Only six of the 19 cities that have hosted Winter Olympics in the last century would be cold enough to reliably host a Games by the end of this century, predicts a new study led by a Canadian climate change expert.

University of Waterloo associate professor Daniel Scott, the study lead author and Canada Research Chair in Global Tourism, says that if United Nations projections about global warming prove accurate, most previous host sites would not get enough snow and cold temperatures to host Winter Olympics again.

“Fewer and fewer traditional winter sports regions will be able to host a Olympic Winter Games in a warmer world,” Scott said in a statement.

The study was conducted by a team from Waterloo and Austria’s Management Center Innsbruck. It looked at two key factors in deciding whether a former host city could host a Winter Games again:

  • the probability that daily minimum temperatures at the competition elevation would remain below freezing
  • the probability that a snowpack of at least 30 cm could be maintained at higher elevations

The study found Former Olympic venues such as Vancouver/Whistler, Sochi, Squaw Valley, Calif., and Garmisch-Partenkirchen in Germany would no longer have the climates needed to host the Games by 2050.
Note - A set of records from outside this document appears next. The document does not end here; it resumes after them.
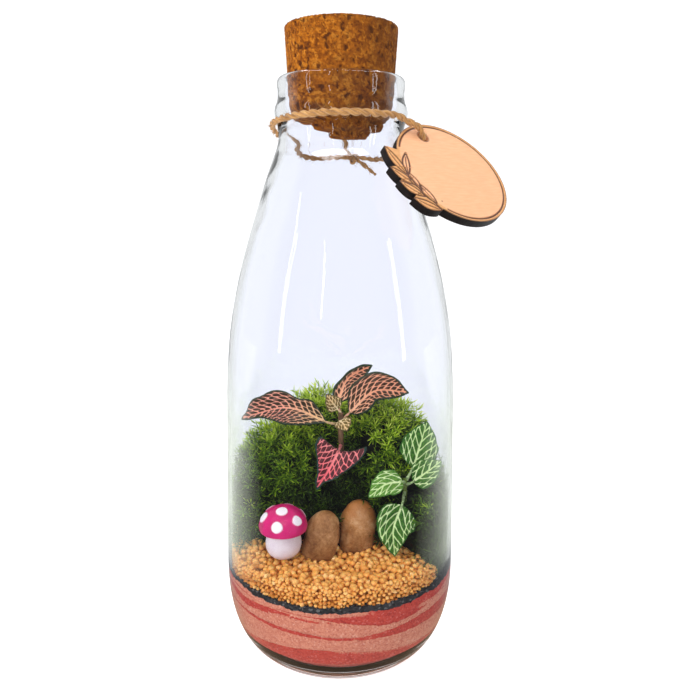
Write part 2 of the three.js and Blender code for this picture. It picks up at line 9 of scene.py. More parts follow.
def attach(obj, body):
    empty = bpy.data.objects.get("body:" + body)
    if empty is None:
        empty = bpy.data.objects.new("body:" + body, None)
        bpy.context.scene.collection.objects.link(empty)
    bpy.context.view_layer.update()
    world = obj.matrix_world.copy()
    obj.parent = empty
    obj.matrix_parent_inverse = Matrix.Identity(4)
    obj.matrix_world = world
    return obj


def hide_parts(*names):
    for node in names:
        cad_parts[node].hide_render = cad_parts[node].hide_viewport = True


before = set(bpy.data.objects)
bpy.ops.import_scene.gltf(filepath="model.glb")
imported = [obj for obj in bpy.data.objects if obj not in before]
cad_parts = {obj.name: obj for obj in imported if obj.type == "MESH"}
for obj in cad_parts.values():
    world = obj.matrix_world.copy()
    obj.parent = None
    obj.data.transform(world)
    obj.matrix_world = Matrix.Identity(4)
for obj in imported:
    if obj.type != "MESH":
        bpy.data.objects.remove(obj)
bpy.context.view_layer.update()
mm = 0.001
print("frame loaded:", len(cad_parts), "nodes")


# ---- camera ----

# The picture is 700 pixels wide. The lens and tilt come from the ellipses of the cork, the sand and the foot.
cameraSetup = {
    "place": (0.0, -273.4, 183.0),  # millimetres
    "tilt": 11.85,  # degrees down
    "turn": 0.81,  # degrees to the right
    "roll": 0.32,
    "focalPixels": 690.0,
    "pictureWidth": 700.0,
    "sensor": 36.0,
}


def addCamera(setup):
    bpy.ops.object.camera_add()
    camera = bpy.context.object
    camera.name = "camera"
    camera.data.sensor_width = setup["sensor"]
    camera.data.lens = setup["sensor"] * setup["focalPixels"] / setup["pictureWidth"]
    camera.data.clip_start = 0.01
    camera.matrix_world = (
        Matrix.Translation(Vector(setup["place"]) * mm)
        @ Matrix.Rotation(math.radians(-setup["turn"]), 4, "Z")
        @ Matrix.Rotation(math.radians(90.0 - setup["tilt"]), 4, "X")
        @ Matrix.Rotation(math.radians(setup["roll"]), 4, "Z")
    )
    bpy.context.scene.camera = camera


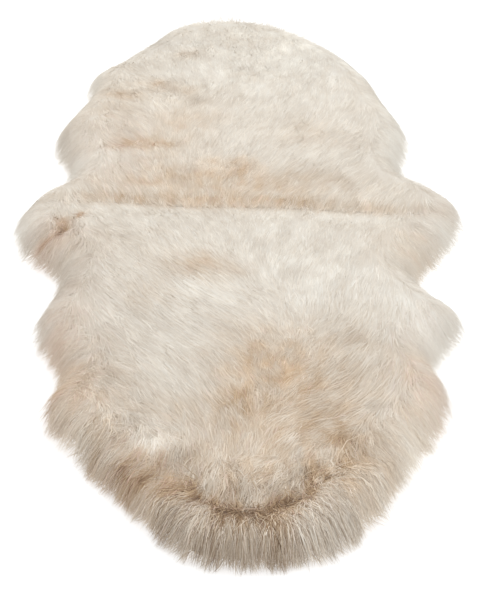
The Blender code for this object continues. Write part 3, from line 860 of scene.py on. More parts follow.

As well, if global warming trends continued, as few as six former host locations would remain suitable by the 2090s, the study predicts.

The six sites the study predicts would remain cold enough include: Calgary; Salt Lake City; St. Moritz, Switzerland; Albertville, France; and Cortina d'Ampezzo, Italy.

The average February daytime temperature of Winter Games locations has been steadily rising, the study found, with average temperatures in the 1920 to 1950s hovering around 0.4 degrees Celsius, before rising to 3.1 C during the 1960-90s, and 7.8 C in Games held in the 21st century.

The study authors note that in the early years of the Winter Olympics -- long before the invention of snow-making equipment and bobsled track refrigeration -- snow sports were held exclusively on natural ice and snow. Study co-author Robert Steiger of the Management Center Innsbruck says it would be difficult to imagine doing the same today.

Even with snow-making and refrigeration technologies, Scott says “there are limits to what current weather risk management strategies can cope with…. By the middle of this century, these limits will be surpassed in some former Winter Olympic host regions.”